Copy each line in the data that includes the word "imported".

SUPPLIED MATERIAL:

··········

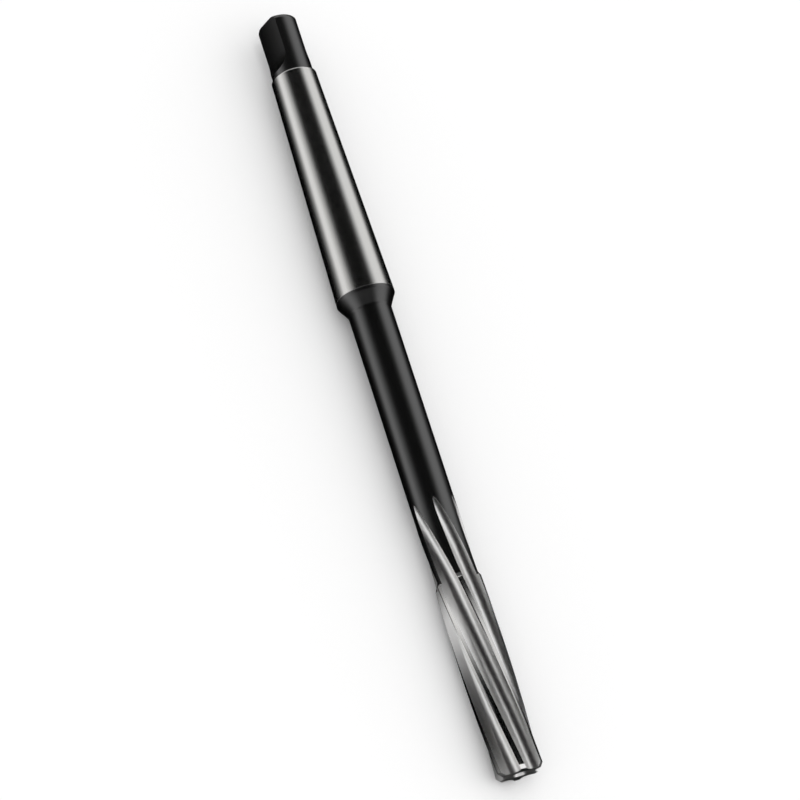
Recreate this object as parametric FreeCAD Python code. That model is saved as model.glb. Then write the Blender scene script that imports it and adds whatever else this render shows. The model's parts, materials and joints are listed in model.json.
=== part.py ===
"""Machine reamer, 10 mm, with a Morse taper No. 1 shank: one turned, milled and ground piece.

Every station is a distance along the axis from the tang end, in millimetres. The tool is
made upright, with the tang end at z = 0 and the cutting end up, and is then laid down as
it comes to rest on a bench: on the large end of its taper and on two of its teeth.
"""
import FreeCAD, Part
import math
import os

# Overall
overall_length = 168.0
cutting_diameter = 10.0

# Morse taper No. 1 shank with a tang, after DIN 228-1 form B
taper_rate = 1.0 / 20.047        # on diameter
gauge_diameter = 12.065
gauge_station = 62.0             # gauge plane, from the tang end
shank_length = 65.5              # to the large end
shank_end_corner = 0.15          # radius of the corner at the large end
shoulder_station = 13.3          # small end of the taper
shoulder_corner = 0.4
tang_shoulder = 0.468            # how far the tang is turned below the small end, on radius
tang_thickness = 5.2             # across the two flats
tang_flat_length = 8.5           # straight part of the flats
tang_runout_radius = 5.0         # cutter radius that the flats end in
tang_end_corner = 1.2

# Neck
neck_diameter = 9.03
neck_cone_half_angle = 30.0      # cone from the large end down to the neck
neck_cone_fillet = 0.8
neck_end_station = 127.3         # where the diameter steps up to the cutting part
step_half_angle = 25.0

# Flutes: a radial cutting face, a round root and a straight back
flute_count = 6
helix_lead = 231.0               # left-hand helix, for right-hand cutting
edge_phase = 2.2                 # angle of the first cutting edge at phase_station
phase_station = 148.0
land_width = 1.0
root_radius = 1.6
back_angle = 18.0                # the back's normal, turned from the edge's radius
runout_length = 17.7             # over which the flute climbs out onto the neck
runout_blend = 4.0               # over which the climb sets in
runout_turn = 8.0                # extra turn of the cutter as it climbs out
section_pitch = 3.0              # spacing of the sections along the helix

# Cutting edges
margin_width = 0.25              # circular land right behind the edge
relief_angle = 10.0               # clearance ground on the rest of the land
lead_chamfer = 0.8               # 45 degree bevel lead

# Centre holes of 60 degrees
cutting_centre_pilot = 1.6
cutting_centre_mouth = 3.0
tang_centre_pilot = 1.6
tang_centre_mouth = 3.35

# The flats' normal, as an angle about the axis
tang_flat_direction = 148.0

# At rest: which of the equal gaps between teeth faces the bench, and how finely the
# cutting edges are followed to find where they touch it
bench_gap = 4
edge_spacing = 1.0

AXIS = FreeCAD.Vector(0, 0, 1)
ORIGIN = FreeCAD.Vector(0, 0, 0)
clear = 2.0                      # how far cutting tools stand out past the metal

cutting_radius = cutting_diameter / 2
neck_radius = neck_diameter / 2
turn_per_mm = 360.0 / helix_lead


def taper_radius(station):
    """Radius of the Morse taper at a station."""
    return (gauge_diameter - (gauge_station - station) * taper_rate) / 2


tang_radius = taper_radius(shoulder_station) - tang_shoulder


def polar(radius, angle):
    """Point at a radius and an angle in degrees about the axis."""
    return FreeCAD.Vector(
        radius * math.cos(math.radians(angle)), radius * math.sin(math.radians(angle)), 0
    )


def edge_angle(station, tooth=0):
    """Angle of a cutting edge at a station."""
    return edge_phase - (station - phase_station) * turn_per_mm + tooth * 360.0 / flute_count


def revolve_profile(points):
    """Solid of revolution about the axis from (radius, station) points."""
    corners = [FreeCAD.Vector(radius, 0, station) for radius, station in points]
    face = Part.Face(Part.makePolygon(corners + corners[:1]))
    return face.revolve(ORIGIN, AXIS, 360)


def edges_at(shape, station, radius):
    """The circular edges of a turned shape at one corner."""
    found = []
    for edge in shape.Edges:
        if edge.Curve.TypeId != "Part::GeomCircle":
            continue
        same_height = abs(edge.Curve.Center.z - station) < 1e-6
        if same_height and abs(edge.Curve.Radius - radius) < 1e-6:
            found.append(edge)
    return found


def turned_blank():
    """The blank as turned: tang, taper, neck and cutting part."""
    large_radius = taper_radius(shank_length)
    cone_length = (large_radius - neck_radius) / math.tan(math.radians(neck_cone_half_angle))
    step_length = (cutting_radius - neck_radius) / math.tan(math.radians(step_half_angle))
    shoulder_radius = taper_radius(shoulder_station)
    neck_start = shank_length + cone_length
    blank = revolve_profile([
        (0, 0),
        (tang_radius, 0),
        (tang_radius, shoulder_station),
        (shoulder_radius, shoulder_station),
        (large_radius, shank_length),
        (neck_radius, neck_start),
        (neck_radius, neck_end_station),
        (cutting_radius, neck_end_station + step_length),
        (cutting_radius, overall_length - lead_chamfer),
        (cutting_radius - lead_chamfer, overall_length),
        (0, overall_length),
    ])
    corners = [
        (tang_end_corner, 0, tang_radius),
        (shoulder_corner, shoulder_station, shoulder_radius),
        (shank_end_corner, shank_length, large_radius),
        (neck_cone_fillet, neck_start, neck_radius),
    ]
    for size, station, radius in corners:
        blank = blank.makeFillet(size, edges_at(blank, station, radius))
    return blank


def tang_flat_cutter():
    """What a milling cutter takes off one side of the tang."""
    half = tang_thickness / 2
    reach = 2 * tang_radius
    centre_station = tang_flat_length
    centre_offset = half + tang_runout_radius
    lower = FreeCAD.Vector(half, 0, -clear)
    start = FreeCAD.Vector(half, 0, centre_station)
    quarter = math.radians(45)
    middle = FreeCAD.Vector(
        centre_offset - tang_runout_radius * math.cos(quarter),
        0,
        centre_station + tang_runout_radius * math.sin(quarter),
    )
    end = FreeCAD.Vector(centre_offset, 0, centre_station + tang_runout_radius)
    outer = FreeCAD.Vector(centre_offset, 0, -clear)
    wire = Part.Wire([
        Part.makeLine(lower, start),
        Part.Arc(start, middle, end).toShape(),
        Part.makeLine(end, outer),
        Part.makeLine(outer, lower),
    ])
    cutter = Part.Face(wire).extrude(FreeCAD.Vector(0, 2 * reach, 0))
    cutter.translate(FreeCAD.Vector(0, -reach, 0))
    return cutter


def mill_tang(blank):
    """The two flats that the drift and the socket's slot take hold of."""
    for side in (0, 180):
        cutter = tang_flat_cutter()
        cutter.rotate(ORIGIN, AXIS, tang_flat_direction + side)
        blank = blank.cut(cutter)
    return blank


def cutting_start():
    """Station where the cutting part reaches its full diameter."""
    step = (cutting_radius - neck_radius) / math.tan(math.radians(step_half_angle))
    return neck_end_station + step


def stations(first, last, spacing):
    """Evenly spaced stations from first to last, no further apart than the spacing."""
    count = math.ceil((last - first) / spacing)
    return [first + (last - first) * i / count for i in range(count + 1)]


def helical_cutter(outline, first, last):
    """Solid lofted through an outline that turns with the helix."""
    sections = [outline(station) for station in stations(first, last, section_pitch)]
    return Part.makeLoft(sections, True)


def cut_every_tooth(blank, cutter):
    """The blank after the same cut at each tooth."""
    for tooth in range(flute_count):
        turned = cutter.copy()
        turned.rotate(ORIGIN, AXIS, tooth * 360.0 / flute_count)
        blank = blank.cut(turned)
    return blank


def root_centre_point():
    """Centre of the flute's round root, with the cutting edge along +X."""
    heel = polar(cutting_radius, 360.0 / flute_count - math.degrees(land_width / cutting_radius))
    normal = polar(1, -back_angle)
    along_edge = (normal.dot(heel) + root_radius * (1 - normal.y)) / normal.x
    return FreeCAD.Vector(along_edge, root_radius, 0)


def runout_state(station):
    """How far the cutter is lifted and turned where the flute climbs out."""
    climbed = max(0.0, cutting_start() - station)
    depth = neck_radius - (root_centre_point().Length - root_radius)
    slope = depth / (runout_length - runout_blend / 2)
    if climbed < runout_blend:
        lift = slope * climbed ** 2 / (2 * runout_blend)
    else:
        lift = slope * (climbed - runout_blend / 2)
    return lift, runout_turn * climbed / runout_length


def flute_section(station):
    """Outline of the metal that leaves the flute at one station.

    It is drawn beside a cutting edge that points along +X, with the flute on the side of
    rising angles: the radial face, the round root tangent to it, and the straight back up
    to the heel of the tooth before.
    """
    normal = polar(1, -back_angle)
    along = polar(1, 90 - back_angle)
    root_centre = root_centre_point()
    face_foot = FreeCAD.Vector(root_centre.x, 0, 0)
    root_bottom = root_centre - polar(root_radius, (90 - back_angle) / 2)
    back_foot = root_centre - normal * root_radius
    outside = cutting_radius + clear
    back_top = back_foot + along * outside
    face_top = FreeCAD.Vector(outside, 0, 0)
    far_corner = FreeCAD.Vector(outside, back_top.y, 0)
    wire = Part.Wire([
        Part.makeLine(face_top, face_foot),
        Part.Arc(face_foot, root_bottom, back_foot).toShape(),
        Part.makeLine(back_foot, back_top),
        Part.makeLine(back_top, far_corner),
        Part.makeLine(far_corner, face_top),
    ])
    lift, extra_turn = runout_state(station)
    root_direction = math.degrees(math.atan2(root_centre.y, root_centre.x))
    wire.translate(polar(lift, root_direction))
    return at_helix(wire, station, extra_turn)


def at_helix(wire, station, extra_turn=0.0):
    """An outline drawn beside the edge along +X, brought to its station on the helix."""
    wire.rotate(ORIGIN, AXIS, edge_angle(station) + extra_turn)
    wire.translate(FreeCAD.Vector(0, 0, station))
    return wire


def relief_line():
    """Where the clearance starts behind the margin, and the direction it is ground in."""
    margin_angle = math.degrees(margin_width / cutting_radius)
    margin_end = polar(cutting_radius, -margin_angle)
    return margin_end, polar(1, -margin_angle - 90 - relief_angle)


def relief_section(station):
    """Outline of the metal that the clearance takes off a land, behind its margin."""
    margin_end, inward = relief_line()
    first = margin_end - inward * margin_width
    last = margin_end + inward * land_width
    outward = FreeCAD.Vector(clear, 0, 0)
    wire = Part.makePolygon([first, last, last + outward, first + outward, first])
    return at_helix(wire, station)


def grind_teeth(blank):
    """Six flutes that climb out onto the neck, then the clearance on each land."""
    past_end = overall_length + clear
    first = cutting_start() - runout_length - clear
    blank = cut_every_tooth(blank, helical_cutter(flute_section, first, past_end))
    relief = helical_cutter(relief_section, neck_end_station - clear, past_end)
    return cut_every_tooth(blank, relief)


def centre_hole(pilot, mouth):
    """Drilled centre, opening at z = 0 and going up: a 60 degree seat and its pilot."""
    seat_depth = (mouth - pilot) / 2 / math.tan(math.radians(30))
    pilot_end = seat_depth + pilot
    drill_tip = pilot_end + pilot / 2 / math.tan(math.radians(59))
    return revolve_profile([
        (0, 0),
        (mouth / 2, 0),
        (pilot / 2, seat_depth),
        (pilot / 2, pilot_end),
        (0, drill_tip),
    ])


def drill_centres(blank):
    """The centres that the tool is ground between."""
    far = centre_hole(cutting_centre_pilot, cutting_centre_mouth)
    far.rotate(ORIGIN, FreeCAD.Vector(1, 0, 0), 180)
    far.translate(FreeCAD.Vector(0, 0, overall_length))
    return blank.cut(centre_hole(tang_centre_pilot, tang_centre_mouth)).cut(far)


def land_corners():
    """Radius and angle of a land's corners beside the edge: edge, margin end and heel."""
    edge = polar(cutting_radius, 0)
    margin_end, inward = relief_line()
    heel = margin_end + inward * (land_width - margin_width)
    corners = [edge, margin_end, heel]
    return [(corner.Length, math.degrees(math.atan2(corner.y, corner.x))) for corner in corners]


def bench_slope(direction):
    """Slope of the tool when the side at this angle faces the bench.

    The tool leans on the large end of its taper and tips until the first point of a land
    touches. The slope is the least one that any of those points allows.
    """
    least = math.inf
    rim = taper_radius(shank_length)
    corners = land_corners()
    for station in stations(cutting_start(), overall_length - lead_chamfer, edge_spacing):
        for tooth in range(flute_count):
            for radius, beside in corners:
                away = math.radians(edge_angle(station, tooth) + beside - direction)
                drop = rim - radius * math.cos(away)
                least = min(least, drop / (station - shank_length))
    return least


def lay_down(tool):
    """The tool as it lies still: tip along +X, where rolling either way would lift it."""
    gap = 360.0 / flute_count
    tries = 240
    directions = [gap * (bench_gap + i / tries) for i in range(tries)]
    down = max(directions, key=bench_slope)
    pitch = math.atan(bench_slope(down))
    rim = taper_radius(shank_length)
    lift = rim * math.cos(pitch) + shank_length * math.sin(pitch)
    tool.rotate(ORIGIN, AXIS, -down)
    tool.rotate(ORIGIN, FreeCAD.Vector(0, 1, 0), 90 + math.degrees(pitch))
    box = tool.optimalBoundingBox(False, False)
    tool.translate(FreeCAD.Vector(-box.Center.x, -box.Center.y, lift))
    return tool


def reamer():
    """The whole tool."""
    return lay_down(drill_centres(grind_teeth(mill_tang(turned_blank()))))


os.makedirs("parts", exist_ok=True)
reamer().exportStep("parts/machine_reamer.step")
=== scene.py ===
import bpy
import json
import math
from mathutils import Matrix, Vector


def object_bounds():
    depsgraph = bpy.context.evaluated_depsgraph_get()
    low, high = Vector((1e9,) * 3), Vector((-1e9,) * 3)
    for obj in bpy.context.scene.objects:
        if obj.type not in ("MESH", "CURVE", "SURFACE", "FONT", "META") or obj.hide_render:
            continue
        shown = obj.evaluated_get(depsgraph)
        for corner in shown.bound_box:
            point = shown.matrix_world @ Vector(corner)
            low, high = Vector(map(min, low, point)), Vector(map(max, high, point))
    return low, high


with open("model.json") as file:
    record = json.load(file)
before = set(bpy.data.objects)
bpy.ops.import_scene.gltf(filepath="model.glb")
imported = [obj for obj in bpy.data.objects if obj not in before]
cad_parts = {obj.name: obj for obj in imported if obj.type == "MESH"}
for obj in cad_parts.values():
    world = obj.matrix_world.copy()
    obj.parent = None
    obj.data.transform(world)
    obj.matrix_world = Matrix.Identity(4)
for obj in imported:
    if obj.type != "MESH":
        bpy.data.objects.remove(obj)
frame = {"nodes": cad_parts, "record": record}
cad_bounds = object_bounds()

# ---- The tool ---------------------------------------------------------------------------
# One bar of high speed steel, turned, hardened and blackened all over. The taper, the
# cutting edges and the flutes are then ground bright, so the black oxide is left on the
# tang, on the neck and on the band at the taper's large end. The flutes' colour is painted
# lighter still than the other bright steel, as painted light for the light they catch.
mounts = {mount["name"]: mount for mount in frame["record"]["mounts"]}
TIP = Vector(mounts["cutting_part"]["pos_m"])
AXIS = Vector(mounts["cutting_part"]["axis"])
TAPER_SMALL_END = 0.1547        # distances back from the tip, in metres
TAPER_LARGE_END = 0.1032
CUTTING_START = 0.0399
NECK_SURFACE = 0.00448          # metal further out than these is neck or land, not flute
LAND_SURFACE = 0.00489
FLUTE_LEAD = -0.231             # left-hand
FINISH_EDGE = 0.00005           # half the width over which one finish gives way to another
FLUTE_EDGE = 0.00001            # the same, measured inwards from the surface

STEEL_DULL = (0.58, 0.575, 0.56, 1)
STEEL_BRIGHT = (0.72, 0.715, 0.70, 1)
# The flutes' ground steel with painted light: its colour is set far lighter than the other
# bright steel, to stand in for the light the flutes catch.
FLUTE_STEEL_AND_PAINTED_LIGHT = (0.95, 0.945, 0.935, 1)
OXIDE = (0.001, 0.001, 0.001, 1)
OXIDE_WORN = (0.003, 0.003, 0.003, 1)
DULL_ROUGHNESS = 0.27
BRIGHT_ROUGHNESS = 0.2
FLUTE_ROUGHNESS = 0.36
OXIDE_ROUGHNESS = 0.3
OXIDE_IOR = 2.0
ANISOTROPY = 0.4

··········

WRITTEN ANSWER:
imported = [obj for obj in bpy.data.objects if obj not in before]
cad_parts = {obj.name: obj for obj in imported if obj.type == "MESH"}
for obj in imported:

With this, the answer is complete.